Studies have shown that the danger signal in the brain and these symptom pathways can be activated not only by acute physical injury, but also by memories of past physical or emotional traumas, perceived threats, and even imagined threats (catastrophising anyone?!) and our personality patterns if they are stressful. 

Unresolved emotions (fear, anger, shame, grief, guilt) are major factors in producing chronic pain and other stress-related conditions. Often, we suppress painful thoughts and emotions because they are unacceptable to us or others (family, society, religion). Once suppressed in our subconscious, physical pain or other symptoms can develop. A common source of suppressed emotions is Adverse Childhood Experiences (ACEs) and adverse community environments. 

Particularly for non-pain symptoms and pain in the skull, chest, abdomen and pelvis, recognition and expression of previously suppressed emotions often is a key to improvement. In the Q and A we spoke about the importance of being able to feel these feelings safely and honour our needs in order to heal, and that this can take time for some people. We work through this gently class by class. We also need to care for our physical body with good nutrition, movement, play, and pleasure - we encourage this too in our classes.

The Way Out Is In

Recovering from chronic conditions often leads to more happiness than the patient ever experienced before because they will be undoing harmful thoughts, they are in touch with emotions and needs, and they build new behaviours that support these and lean into the small pleasures in life, which are the big ones we come to realise over time. The patient will no longer be a ship without a sail being tossed and turned by life’s inevitable stressors. They can learn to be at the helm; they can find their sail. Life does not get easy. We get more adept at meeting it in the moment and riding the wave with choice and agency.

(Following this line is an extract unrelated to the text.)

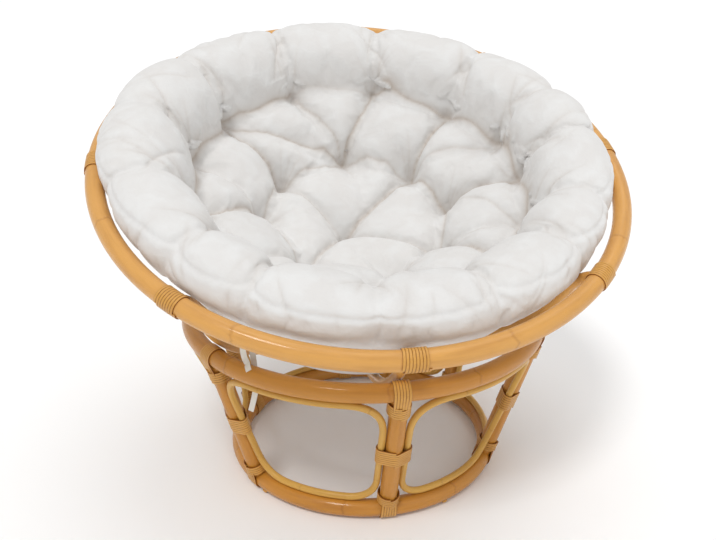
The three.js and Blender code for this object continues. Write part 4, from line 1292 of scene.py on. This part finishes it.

The good news is that after years of clinical research, we can help people heal PPD with:

  • Reassurance that the body is not damaged or diseased in PPD (those that wish Dr referrals to ensure this, contact me, there are resources in the library for this too. DO have standard tests to rule out other conditions and be under supervision if you are concerned)
  • Uncovering sources of stress that might not have been fully recognized - this takes time for many people as we get mindful of HOW and WHO we are being in our daily lives, how we respond to our symptoms and to ourselves, autopilot stress responses that we need to learn to meet and support in the moment, and unmet emotions or/and needs. 
  • Learning to harness attention towards the good, gratitude, what we want more of, compassion - things that help us actually flourish. Do not constantly focus on what is ‘wrong’ - lean into what is right. 
  • Successfully finding ways to meet those stresses with new skills; re-wiring the brain towards health, Helping the body experience felt safety, developing new coping skills for life to bring stress down, expression and feeling emotion.
  • We often cannot change our current circumstances, and in those times we are asked to accept this, accept ourselves and then change what is under our influence. 
  • I believe these conditions are an emergence of deeper health, that begin as an emergency. How we go through this and grow through this will be unique for all of us, hence why fixed programs do not work for many people (myself included), because we are being asked to learn about ourselves and grow through what we are going through.